In fact, in the aftermath of the not guilty verdict for George Zimmerman in the death of Trayvon Martin, the president spoke as if he were speeding down the same Van Jones Expressway, zooming right past fathers, to consider how government might “bolster and reinforce our African American boys” and “give them the sense that their country cares about them and values them and is willing to invest in them.”
That’s looking for love and caring in all the wrong places. Kids without fathers can find role models and adult love and caring, from you and me and others. But notthrough one of the Great O’s government investment schemes.
After all, government isn’t love.
On “This Week,” Mac Donald highlighted the destabilizing extent of the missing dad problem: a whopping 72 percent of African-American births are now out-of-wedlock, compared to 53 percent among Latinos and 29 percent among whites.

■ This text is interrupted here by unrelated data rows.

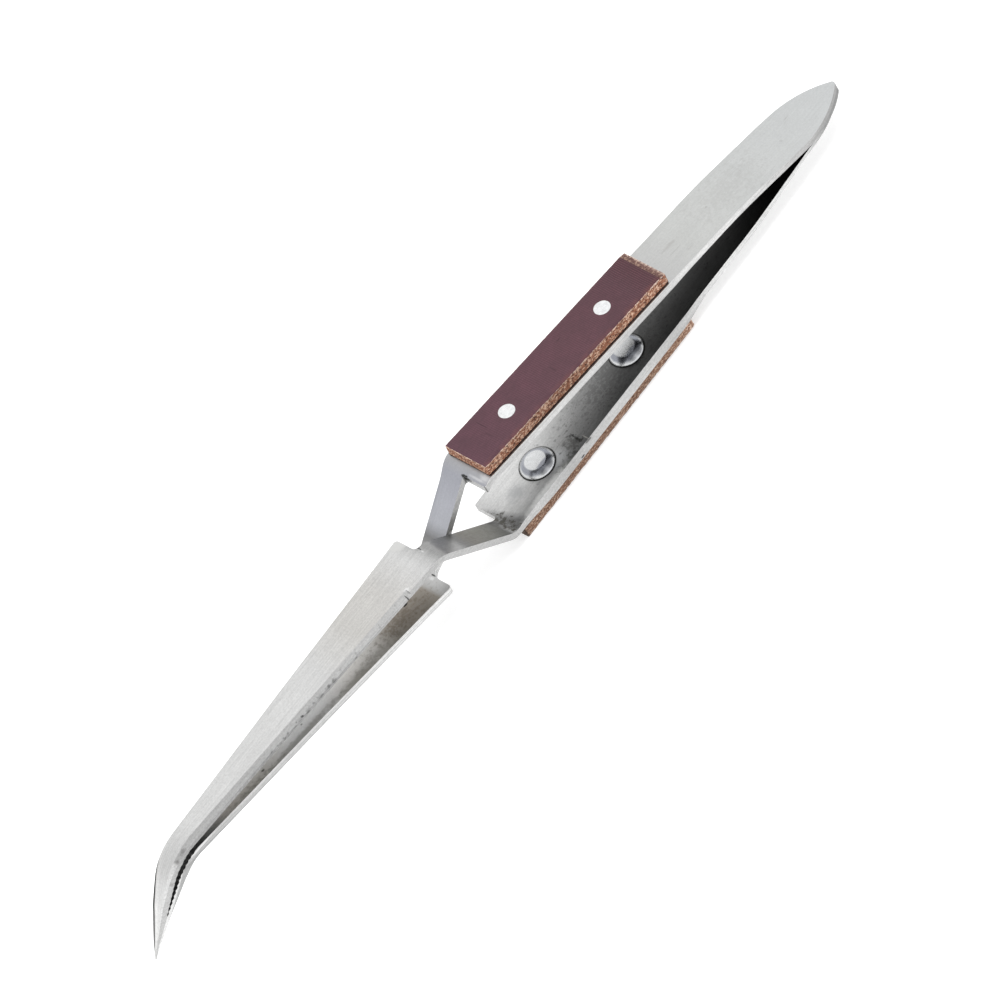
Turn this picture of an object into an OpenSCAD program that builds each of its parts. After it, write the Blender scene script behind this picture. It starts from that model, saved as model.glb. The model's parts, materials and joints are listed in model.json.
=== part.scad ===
// Cross-locking tweezers with bent, serrated tips and fibre grip plates.
// Everything is first laid out in the tool's own frame: X runs from the rear point to the jaws,
// Y is the width of the sheet, and the plane z = 0 lies midway between the two arms. The finished
// tool is then laid on the outer face of its lower grip plate, which is the plane z = 0 of the part.

/* [Arms] */
// Width of an arm at the grips
arm_w = 9.1; // [8:0.1:11]
// Thickness of the sheet at the weld and the necks
arm_t = 1.1; // [0.9:0.05:1.4]
// How much the spring stretch is ground in on the upper arm's outer face
upper_spring_cut = 0.1; // [0:0.05:0.3]
// The same depth on the lower arm
lower_spring_cut = 0.3; // [0:0.05:0.4]
// How much thicker the upper arm's spring stretch is on its inner face
upper_spring_in = 0.1; // [0:0.02:0.4]
// The same on the lower arm
lower_spring_in = 0.3; // [0:0.02:0.4]
// How much thicker the upper arm is on its inner face at the grips
upper_grip_in = 0.25; // [0:0.01:0.4]
// The same on the lower arm
lower_grip_in = 0.12; // [0:0.01:0.4]
// How much thicker the lower arm is on its outer face at the grips
lower_grip_out = 0.25; // [0:0.01:0.4]
// Distance over which the sheet changes from one thickness to the other
thin_run = 4; // [2:0.5:5]
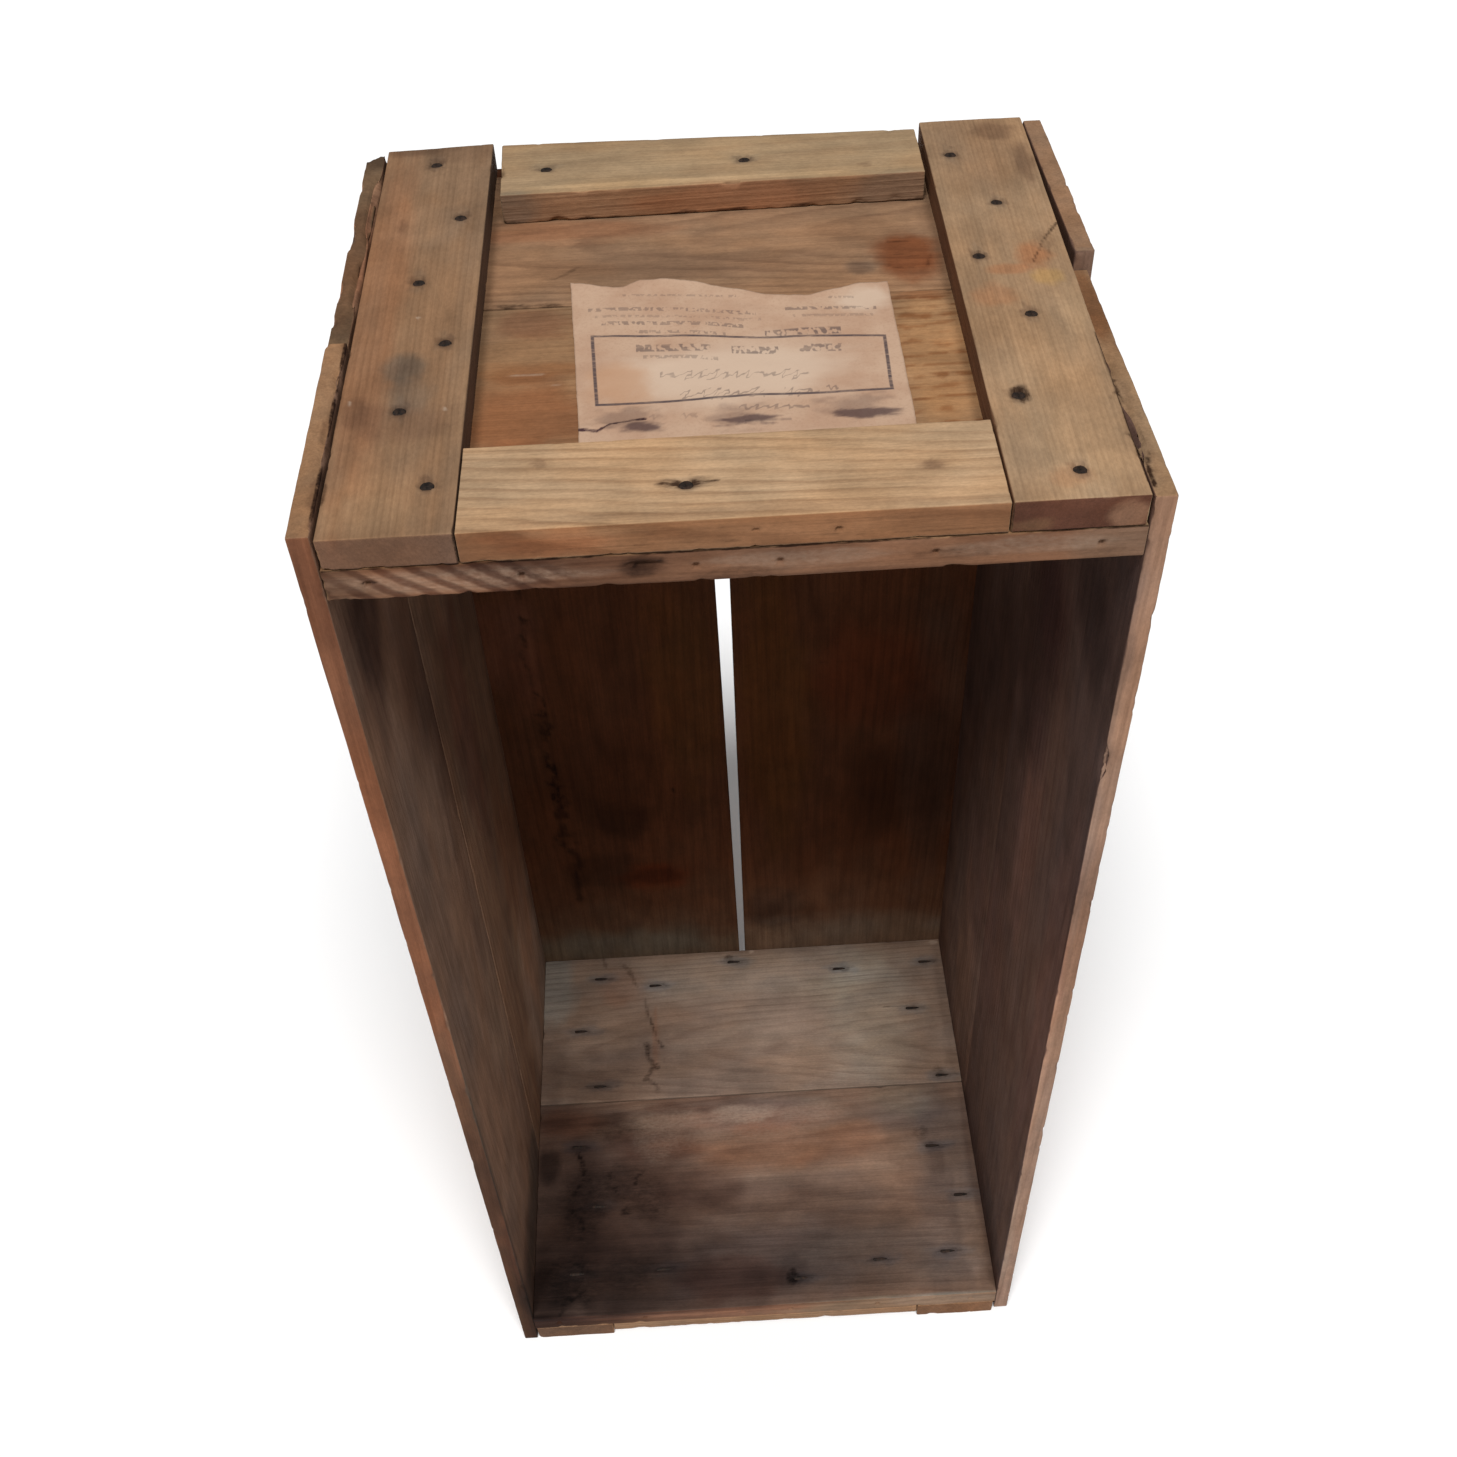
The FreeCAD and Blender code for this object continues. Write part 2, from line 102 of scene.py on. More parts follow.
def ramp(values, start, end):
    """0 at start, 1 at end and smooth between them. start may be above end."""
    share = np.clip((values - start) / (end - start), 0, 1)
    return share * share * (3 - 2 * share)


def blot(places, centre, reach, seed, ragged=0.35):
    """1 in the middle of an uneven ellipsoid and 0 outside it."""
    reach = np.asarray(reach, float) * np.ones(3)
    near = np.linalg.norm((places - centre) / reach, axis=1)
    share = np.zeros(len(places))
    close = near < 2
    if close.any():
        size = np.clip(reach * 0.5, 1.5, 25)
        near = near[close] + ragged * smooth_noise(places[close], size, seed, 4)
        share[close] = ramp(near, 1.15, 0.45)
    return share


def line_distance(places, start, end):
    """How far each place is from the line between start and end."""
    start, end = np.array(start, float), np.array(end, float)
    run = end - start
    along = np.clip((places - start) @ run / (run @ run), 0, 1)
    return np.linalg.norm(places - start - along[:, None] * run, axis=1)


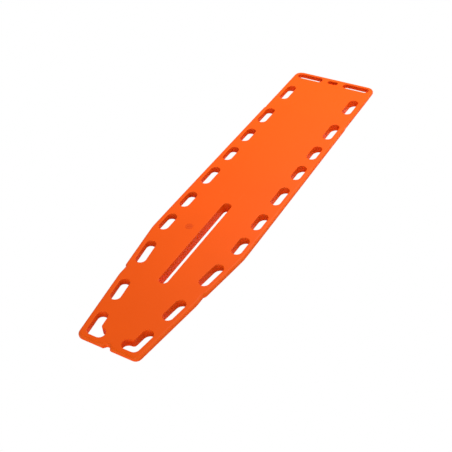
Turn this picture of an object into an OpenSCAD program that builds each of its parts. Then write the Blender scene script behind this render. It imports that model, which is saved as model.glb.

Unlike Mr. Jones, she also bemoaned that three decades of social programs “haven’t made much difference.” In fact, those social programs are deeply correlated with a dramatic increase in fatherlessness. In the last 50 years, the percentage of black children born into single-parent households has nearly tripled.
“Do you think you need anybody to tell us how terrible this is?” Van Jones, who is black, pointedly asked Mac Donald. “We work on it every day. We need corporate America to step up.”
There you have it.
We live in a strange land, where it is no longer outrageous to suggest that big organizations can and should take over the role of father for millions of children.